Output exactly the span of lines that begins at the line containing "9, 2.8, 1.8)" and ends at the line containing "obj.parent = empty", both lines included.
+ + + + + + +
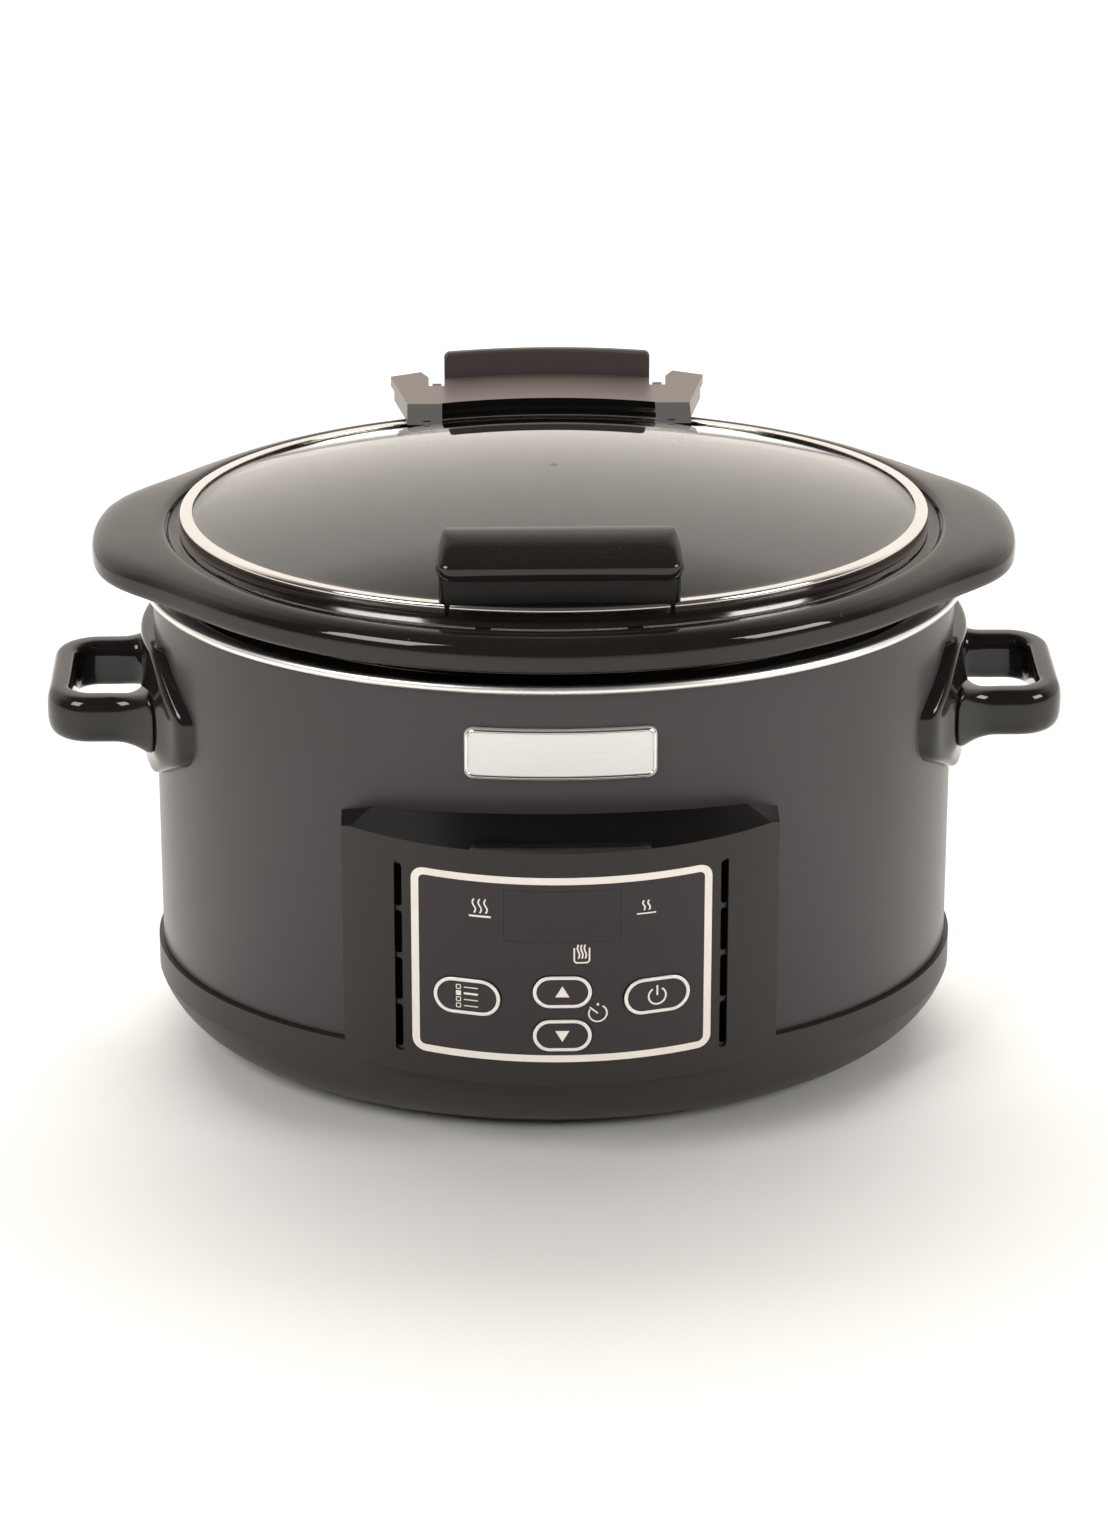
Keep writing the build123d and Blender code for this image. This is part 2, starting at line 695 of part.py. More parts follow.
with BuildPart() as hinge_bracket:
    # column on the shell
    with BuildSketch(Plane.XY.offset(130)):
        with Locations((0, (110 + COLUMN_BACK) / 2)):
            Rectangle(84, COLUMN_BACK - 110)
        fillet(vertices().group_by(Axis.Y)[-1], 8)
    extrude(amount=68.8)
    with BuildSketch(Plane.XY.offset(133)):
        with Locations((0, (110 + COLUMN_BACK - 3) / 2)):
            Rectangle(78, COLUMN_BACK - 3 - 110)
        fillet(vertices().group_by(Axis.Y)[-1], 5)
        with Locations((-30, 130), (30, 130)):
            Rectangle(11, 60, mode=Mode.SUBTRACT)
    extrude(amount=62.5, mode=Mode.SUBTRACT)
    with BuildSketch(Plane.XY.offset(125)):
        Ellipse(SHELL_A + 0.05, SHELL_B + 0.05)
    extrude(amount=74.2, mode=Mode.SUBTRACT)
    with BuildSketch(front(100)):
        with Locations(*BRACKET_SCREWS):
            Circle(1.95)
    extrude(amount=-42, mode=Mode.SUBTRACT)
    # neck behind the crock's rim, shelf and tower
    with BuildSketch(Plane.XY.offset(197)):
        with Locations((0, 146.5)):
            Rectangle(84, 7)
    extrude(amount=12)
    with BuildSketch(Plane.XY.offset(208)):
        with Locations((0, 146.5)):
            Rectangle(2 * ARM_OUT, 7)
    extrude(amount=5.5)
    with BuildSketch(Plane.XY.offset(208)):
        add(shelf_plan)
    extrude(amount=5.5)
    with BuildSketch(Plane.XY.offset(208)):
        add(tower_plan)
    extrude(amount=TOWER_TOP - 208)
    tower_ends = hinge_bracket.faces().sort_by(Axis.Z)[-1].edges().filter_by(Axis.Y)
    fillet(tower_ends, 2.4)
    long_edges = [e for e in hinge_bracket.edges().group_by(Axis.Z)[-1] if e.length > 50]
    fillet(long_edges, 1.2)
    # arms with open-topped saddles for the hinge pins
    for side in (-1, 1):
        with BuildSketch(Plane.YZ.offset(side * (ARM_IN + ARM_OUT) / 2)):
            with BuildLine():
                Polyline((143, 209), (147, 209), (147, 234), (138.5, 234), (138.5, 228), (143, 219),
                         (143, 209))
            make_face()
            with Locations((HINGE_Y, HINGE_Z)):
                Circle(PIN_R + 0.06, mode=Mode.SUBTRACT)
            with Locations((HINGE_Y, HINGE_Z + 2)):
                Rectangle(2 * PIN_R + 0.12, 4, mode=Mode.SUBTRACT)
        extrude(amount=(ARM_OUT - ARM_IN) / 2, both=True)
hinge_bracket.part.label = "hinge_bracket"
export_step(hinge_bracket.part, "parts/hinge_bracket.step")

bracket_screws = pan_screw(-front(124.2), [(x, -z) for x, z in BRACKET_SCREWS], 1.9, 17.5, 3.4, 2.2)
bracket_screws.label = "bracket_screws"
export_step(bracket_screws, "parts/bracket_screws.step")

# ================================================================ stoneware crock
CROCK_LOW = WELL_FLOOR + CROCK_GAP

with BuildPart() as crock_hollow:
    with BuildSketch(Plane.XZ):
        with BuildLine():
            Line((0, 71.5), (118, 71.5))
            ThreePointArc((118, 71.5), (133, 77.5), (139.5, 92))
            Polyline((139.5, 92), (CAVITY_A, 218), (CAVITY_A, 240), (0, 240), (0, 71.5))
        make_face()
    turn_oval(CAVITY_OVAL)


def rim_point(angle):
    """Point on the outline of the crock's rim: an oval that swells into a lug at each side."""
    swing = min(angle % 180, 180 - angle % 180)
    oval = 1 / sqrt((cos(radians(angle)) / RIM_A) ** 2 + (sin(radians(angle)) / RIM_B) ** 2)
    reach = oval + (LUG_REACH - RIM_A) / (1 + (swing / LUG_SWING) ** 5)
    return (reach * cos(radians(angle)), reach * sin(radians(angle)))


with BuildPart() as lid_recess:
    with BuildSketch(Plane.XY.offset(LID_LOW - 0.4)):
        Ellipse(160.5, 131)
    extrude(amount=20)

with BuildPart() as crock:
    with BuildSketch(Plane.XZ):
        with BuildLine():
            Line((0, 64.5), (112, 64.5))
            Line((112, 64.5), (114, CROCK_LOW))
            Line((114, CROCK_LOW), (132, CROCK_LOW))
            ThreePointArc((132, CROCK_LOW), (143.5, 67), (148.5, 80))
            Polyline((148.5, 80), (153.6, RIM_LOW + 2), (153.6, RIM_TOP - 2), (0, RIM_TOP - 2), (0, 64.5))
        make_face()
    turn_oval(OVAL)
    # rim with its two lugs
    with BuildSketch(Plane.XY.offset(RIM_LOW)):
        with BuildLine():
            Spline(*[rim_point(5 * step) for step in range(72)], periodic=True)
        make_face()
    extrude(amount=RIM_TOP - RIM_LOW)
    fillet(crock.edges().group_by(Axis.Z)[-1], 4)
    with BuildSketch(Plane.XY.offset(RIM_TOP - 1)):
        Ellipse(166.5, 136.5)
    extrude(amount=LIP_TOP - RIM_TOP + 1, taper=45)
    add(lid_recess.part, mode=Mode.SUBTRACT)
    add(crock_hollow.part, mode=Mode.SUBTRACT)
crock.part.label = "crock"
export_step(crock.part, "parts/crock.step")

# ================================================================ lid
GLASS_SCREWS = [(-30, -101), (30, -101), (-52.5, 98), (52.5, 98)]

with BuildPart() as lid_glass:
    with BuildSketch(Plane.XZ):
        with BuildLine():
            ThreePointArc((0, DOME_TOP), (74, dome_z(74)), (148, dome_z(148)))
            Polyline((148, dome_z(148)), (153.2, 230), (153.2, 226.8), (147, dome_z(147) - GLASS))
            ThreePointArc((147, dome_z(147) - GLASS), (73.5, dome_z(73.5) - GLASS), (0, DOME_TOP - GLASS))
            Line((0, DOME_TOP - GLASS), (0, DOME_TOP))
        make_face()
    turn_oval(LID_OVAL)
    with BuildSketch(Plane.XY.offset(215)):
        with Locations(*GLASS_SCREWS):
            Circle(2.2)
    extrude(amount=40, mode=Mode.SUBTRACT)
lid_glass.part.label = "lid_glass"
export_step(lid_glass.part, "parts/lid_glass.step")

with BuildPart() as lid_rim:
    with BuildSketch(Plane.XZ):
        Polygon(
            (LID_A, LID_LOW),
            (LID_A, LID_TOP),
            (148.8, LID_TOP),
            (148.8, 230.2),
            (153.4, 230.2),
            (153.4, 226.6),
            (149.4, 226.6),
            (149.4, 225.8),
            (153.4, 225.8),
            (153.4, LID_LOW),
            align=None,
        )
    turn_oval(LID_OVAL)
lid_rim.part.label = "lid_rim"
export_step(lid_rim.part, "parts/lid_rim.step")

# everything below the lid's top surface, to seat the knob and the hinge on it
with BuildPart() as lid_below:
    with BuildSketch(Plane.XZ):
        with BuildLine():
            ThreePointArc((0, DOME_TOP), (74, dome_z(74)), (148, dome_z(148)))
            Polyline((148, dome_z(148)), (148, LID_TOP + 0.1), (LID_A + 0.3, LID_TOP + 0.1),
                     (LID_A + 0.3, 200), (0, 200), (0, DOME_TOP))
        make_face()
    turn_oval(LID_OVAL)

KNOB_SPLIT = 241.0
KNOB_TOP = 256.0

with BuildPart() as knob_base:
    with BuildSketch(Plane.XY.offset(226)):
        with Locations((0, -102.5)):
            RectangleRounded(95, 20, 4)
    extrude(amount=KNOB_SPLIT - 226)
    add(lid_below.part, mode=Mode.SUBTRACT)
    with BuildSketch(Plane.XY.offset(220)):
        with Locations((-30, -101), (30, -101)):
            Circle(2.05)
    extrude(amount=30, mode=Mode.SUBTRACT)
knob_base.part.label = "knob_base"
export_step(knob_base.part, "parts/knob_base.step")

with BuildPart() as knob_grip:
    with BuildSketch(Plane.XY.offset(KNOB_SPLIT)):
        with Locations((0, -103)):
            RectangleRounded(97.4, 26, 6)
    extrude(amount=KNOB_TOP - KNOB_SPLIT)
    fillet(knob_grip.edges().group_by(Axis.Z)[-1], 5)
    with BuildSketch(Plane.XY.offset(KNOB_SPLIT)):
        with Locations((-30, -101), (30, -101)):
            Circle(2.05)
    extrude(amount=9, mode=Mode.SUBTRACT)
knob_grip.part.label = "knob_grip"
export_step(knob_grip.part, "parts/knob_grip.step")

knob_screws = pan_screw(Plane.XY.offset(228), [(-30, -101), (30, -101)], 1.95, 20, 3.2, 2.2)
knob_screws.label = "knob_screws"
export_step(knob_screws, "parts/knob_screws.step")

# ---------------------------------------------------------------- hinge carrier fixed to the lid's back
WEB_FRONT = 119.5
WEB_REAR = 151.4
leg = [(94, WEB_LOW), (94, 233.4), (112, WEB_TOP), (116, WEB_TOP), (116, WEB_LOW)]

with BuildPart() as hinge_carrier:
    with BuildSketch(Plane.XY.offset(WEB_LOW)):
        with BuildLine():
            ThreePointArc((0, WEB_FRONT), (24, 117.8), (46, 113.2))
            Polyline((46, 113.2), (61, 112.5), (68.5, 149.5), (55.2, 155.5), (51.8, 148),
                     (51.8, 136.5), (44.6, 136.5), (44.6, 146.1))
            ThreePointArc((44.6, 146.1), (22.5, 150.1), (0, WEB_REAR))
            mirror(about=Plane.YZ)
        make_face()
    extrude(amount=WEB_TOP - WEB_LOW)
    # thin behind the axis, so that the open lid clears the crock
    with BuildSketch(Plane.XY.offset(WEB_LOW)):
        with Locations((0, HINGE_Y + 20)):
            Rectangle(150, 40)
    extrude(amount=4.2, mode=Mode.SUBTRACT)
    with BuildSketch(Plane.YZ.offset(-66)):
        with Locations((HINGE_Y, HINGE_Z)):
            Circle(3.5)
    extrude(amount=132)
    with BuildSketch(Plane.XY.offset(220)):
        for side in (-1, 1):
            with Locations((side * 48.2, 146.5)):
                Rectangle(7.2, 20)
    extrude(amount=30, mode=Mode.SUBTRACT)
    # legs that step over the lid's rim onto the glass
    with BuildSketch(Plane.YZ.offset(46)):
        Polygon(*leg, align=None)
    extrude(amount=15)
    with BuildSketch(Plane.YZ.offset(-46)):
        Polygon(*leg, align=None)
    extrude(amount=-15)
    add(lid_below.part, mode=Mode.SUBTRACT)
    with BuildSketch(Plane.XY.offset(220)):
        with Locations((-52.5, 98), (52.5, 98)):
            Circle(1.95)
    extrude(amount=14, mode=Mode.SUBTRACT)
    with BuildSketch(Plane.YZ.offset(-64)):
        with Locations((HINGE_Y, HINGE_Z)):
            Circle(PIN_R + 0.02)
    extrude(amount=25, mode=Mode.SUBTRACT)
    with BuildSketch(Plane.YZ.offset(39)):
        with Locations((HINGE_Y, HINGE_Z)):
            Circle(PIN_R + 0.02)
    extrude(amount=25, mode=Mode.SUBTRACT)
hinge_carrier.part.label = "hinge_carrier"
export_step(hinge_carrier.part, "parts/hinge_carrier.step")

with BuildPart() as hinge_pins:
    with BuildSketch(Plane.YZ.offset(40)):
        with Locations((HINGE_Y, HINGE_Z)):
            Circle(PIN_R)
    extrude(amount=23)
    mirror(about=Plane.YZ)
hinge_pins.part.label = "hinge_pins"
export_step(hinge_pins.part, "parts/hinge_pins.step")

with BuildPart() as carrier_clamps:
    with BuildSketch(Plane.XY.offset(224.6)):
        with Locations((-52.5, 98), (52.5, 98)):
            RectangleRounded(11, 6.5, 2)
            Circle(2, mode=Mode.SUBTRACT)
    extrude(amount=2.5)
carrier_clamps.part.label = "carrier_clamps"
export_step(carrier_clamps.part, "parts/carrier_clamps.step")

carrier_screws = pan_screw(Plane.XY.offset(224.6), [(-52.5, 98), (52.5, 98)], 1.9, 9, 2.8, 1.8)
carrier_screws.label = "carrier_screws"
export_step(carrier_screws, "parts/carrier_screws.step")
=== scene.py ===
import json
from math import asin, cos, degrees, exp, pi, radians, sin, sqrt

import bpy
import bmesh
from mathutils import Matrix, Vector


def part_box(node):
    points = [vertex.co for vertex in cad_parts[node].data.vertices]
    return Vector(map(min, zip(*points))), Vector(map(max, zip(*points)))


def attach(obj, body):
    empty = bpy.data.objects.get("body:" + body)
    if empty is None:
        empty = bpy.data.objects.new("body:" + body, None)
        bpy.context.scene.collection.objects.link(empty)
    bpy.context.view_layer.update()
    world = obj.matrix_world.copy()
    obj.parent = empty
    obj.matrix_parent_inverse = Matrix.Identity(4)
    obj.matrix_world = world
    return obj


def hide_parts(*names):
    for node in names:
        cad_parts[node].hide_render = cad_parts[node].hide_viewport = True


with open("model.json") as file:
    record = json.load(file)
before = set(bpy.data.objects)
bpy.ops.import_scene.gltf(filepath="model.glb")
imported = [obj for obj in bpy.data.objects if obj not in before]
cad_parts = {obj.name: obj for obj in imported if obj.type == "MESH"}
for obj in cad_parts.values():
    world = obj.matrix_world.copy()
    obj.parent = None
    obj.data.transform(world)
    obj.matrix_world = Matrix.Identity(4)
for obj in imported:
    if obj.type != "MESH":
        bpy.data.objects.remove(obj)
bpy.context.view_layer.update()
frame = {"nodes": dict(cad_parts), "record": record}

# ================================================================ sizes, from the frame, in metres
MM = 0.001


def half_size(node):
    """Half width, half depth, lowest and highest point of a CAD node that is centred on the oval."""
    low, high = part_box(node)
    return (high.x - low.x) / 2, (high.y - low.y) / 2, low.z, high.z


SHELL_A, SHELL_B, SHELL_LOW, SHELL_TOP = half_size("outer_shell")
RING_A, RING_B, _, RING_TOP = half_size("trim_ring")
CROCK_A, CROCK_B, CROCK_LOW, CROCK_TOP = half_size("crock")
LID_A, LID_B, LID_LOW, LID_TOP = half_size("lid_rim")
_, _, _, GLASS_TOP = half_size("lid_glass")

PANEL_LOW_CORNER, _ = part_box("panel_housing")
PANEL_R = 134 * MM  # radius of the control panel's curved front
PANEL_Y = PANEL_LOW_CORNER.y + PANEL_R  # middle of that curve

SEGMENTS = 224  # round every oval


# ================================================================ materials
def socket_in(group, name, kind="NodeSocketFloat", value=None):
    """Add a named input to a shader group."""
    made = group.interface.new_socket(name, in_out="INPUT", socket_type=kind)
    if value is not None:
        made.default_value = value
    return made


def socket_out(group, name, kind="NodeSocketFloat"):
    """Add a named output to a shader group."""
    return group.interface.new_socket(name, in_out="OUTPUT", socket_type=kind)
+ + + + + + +
_Final result_
carrier_screws = pan_screw(Plane.XY.offset(224.6), [(-52.5, 98), (52.5, 98)], 1.9, 9, 2.8, 1.8)
carrier_screws.label = "carrier_screws"
export_step(carrier_screws, "parts/carrier_screws.step")
=== scene.py ===
import json
from math import asin, cos, degrees, exp, pi, radians, sin, sqrt

import bpy
import bmesh
from mathutils import Matrix, Vector


def part_box(node):
    points = [vertex.co for vertex in cad_parts[node].data.vertices]
    return Vector(map(min, zip(*points))), Vector(map(max, zip(*points)))


def attach(obj, body):
    empty = bpy.data.objects.get("body:" + body)
    if empty is None:
        empty = bpy.data.objects.new("body:" + body, None)
        bpy.context.scene.collection.objects.link(empty)
    bpy.context.view_layer.update()
    world = obj.matrix_world.copy()
    obj.parent = empty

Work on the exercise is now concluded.